Data block -
+---+
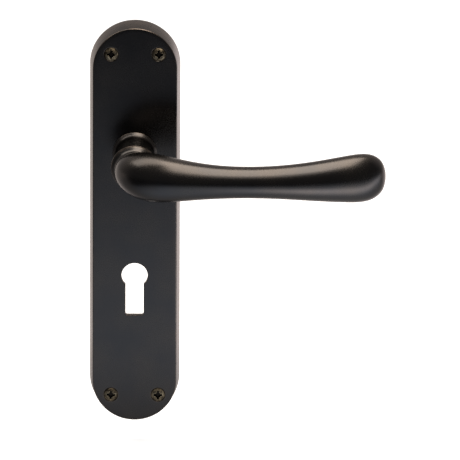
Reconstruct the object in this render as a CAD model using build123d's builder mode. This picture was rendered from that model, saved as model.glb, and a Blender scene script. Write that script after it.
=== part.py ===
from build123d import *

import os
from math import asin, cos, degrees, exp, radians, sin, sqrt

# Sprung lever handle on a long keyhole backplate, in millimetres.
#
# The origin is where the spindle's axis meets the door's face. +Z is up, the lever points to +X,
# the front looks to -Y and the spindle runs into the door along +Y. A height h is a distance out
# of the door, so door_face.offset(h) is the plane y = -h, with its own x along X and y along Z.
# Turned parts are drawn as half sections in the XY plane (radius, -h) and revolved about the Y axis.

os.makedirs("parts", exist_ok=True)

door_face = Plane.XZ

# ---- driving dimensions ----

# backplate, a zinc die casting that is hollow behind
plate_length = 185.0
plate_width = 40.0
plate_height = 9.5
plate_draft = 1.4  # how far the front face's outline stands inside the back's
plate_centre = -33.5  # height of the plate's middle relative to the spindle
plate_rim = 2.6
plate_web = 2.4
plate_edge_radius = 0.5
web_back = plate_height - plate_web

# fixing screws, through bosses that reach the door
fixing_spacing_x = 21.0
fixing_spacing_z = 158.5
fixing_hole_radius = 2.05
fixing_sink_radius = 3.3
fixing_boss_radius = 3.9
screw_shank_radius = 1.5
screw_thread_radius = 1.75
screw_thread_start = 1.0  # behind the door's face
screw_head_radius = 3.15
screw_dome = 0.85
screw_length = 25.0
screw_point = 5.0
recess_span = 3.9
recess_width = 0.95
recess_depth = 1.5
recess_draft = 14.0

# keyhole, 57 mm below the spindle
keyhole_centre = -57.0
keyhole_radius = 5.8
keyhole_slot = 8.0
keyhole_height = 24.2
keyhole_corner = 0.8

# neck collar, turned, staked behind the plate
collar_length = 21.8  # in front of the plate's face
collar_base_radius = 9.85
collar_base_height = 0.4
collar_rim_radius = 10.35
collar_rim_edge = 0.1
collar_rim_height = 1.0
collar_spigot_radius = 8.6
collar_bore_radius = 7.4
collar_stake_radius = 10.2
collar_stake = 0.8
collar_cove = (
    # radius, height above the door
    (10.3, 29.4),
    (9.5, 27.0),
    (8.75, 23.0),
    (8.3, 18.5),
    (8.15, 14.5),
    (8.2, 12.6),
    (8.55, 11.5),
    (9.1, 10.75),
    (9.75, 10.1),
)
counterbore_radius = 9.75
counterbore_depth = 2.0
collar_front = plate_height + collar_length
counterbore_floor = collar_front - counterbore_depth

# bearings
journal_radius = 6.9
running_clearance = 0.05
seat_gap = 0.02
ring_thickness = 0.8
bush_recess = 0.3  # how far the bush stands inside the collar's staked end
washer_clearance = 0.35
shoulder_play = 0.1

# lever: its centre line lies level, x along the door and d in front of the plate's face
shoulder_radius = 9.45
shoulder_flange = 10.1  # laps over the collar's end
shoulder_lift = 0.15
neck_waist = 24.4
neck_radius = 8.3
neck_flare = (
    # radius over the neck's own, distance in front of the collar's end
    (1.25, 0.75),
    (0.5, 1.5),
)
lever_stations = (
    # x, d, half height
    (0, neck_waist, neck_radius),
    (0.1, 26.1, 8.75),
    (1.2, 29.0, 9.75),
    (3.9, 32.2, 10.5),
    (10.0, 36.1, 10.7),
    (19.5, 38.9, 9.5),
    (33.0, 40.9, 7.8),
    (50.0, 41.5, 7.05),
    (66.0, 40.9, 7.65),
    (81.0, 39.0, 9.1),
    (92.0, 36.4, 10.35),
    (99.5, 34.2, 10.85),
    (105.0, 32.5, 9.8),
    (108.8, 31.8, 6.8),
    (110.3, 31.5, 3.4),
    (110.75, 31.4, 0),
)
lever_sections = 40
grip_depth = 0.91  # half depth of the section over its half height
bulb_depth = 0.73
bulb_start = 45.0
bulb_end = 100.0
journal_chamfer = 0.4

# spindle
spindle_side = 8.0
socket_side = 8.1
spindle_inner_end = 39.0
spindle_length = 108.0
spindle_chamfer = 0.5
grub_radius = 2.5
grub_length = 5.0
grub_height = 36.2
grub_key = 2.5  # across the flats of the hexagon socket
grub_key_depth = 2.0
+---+
Exercise objective - What are the exact lines from the beginning of the material through the line containing "from math import"? Write out those lines alone.

Task answer -
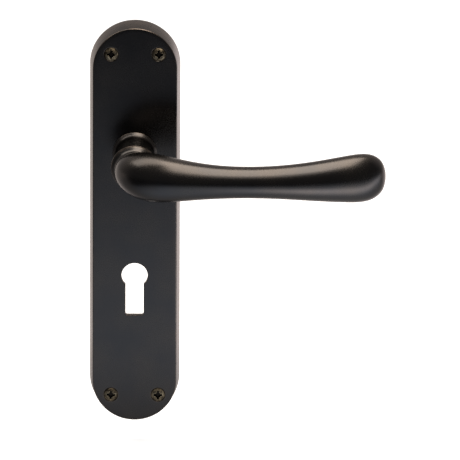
Reconstruct the object in this render as a CAD model using build123d's builder mode. This picture was rendered from that model, saved as model.glb, and a Blender scene script. Write that script after it.
=== part.py ===
from build123d import *

import os
from math import asin, cos, degrees, exp, radians, sin, sqrt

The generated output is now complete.